Все происходившее вокруг было похоже на безумие, охватившее не кучку людей, а всю громадную страну, и Пришвин с холодной головой взирал на кипение стомиллионного крестьянского чана, где против всех законов физики повышалась температура, только вот быть сторонним наблюдателем, скучающим, любопытным, каким угодно, в этой трагедии не было дано никому — все без исключения стали ее участниками, даже верстовые столбы.
Ему было жаль своего обобществленного сада, который оказался никому не нужен и должен был погибнуть под ударами мужицких топоров, и все происходящее казалось грандиозным чудовищным обманом. Народ обманут интеллигенцией, интеллигенция — Лениным, Керенским, Черновым, а те в свою очередь — Марксом и Бебелем. «Но их обманул еще кто-то, наверно. Где же главный обманщик: Аввадон, князь тьмы», которому присягнул русский народ?
Анархия семнадцатого года сменилась в восемнадцатом произволом на местах. Шли расстрелы бывших, обывателей, обыски, аресты, плодились доносы.

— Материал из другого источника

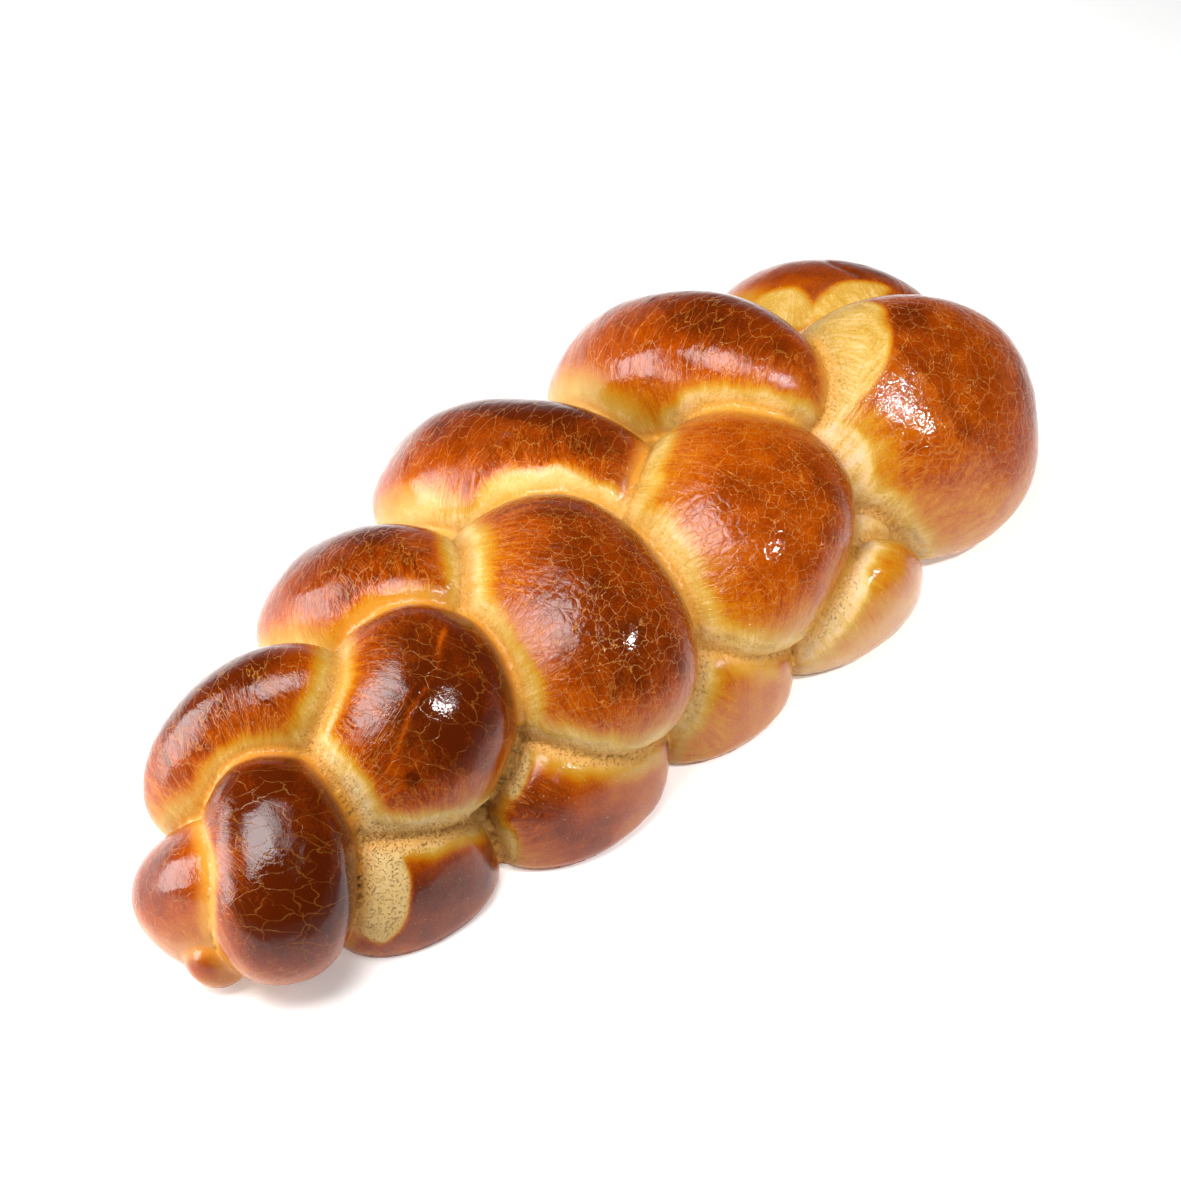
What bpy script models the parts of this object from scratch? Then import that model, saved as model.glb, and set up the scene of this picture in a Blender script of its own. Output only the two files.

Вокруг рушились основы мироздания, началось светопреставление, чаемое лучшими людьми Серебряного века, только не было надежды ни на наступление Царства Божия на земле, ни на воплощение Третьего Завета, ни на царство Святого Духа, даже музыки революции и той не было — одна какофония, и вот в это чудовищное время в личной жизни писателя неожиданно произошло событие, которому уделено чрезвычайно много места на страницах Дневника первых послереволюционных лет.
Глава 9
КЛЮЧ И ЗАМОК
Много лет спустя после описываемых трагических событий в «Глазах земли», книге благостной и покойной, составленной из дневниковых записей конца сороковых — начала пятидесятых годов, Пришвин написал:
«Чтобы понять мою „природу“, надо понять жизнь мою в трех ее периодах:
1) От Дульсинеи до встречи с Альдонсой (детская Мария Моревна — парижская Варвара Петровна Измалкова),
2) Разлука и пустынножительство,
3) Фацелия — встреча и жизнь с ней.
И все вместе как формирование личности, рождающей сознание».
За этой схемой стоит не просто не совсем полная правда, но определенная легенда, своеобразное жизнетворчество, которое Пришвин исповедовал, однако выпрямляя свой путь к счастью, писатель одновременно и обеднял его, и середина его жизни не была совершенно пустой. Об этом знала и его вторая жена Валерия Дмитриевна Пришвина (в Дневнике имеются ее пометки именно к той пришвинской записи, которая вынесена в название этой главы), но по ей одной ведомым соображениям искажала реальное положение вещей, когда писала:
«Всегда ему не хватало с женщиной какого-то „чуть-чуть“, и потому он не соблазнялся никакими подменами чувства, не шел ни на какие опыты — он оставался строг и верен долгу в семье».
Не так это было, и, чтобы природу Пришвина понять, надо попытаться восстановить истину и рассказать о женщине, в которую Пришвин был влюблен в период «разлуки и пустынножительства».
Бывал ли он до 1918 года, то есть за почти полтора десятка лет брака, в кого-то влюблен пусть даже платонически, сказать трудно. По-видимому, нет: сердце писателя было отдано далекой Варваре Петровне Измалковой, которая навсегда осталась для него в Лондоне, хотя именно в это время она снова объявилась в Петербурге.
Но в 1918 году в Дневнике его вдруг поселяется некая Козочка, Софья Васильевна Ефимова, соседка по дому на Васильевском острове. Ей было в ту пору всего осьмнадцать лет (а может, даже и меньше), и сохранилась фотография невзрачной с острыми чертами лица, по-видимому, не очень умной, но очень влюбчивой и одновременно расчетливой девицы, к которой Пришвин испытывал симпатию, называл своей племянницей и по ее поведению замечательно судил о двух революциях: в феврале 17-го Козочка прыгала от радости, восхищалась красными флагами и пела с толпой «Вставай, подымайся!», а в ноябре ей стало все противно и, как Шарлотта Конде, она мечтала убить Марата, только не знала, кто в России Марат — Ленин или Троцкий?
Когда в январе 1918 года Пришвин был арестован, она приходила к нему в тюрьму, и именно этот эпизод перекочевал позднее в «Кащееву цепь», где к заключенному Алпатову под видом невесты приходила посланница партии Инна Ростовцева: во всяком случае, на той самой фотографии, где изображена худенькая остролицая нахохлившаяся Козочка, рукою Пришвина написано: «Моя тюремная невеста».[2]
Разница и в возрасте, и в житейском опыте между Пришвиным и Софьей Васильевной была огромная, но некий намек на эротический оттенок их отношений все же встречается, и перекликается он с революционным падением нравов.